Something changed with the antenna from the time we used it in Colombia to the time I set it up in Port-au-Prince. When I set the antenna up the first day, September 2, it was at the Boat Landing Zone, right next to the harbor. I was able to get a good receive signal, but when I was working with the NOC to bring the system onto the network I was not able to achieve a cross polarization isolation value that was acceptable (only 15 db). On September 3 I tried moving the feed location and that sill didn't help. At Paul Gierow's suggestion to move away from the water, I moved the antenna to a different location at the Boat Landing Zone. That helped, and when I called the NOC, Paul Gierow was on the conference call, working with me to try to isolate the problem. We were still only able to get 21 db of cross polarization isolation.

On September 3 I set up the backup antenna that I had brought. Again, I set it up in the second location, away from the water.
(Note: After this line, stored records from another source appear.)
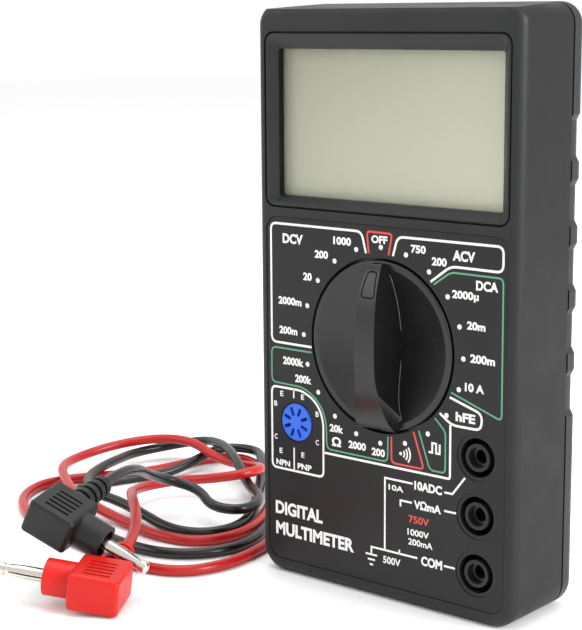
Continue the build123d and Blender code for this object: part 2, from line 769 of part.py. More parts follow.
with BuildPart() as plug_body:
    Box(plug_width, plug_length, plug_thickness)
    fillet(plug_body.edges(), radius=1.3)
    # grip grooves across both broad faces
    groove_pitch = 2.2
    for side in (-1, 1):
        for step in range(-2, 3):
            with Locations((0, groove_pitch * step - 1.0, side * plug_thickness / 2)):
                Box(8.0, 0.9, 0.9, mode=Mode.SUBTRACT)
    disc_x(plug_width / 2 - 3.0, plug_width / 2 + shroud_length, shroud_radius)
    disc_x(plug_width / 2, plug_width / 2 + shroud_length, shroud_bore, Mode.SUBTRACT)
    disc_x(pin_root, plug_width / 2, pin_base_radius, Mode.SUBTRACT)
    # ribbed strain relief round the cable
    with BuildSketch(Plane(origin=(0, plug_length / 2 - 1.0, 0), z_dir=(0, 1, 0))) as relief_root:
        Circle(2.6)
    extrude(relief_root.sketch, amount=relief_length + 1.0)
    ring_pitch = (relief_length - relief_ring_width) / (relief_rings - 1)
    for ring in range(relief_rings):
        ring_radius = 4.1 - 0.2 * ring
        ring_start = plug_length / 2 + ring_pitch * ring
        with BuildSketch(Plane(origin=(0, ring_start, 0), z_dir=(0, 1, 0))) as ring_face:
            Circle(ring_radius)
        extrude(ring_face.sketch, amount=relief_ring_width)

with BuildPart() as plug_pin:
    disc_x(pin_root, lantern_start, pin_base_radius)
    disc_x(lantern_start, lantern_end, pin_core_radius)
    disc_x(lantern_end, pin_reach, pin_base_radius)
    fillet(plug_pin.faces().sort_by(Axis.X)[-1].edges(), radius=1.0)

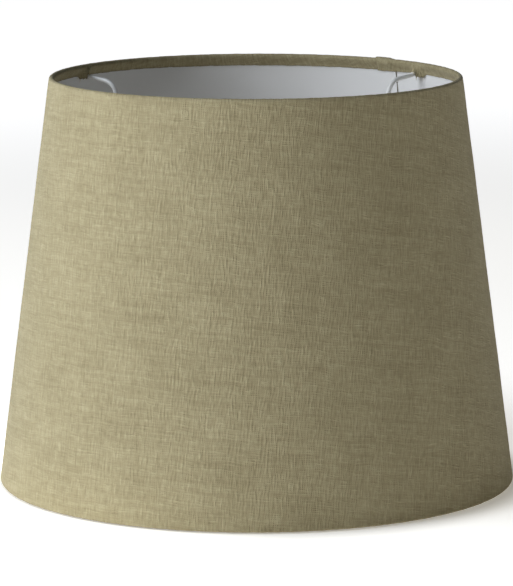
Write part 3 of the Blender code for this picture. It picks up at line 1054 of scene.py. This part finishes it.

At this point I delayed calling the NOC for an hour or so, while arranged for more minutes on my satellite phone. When I finally made the call, I worked with the NOC and Loral to adjust then feed polarization, and we were able to get 23.5 db of cross pol isolation. The Loral tech rounded that up to 24 db, the bare minimum to come onto the network. They activated us on the network, watched power settings for a while. When they determined that we weren't causing interference, they allowed us to stay on the network.

We used the GATR and the Asus wireless router to provide connectivity to the Groove laptops for five hours on September 4 and for seven hours on September 5. Both of those days we ran the system on generator, because the Haitian electric company, EDH, was so unreliable. On the last day we ran the system with five laptops connected via wireless. I did some testing of uploading and downloading large files.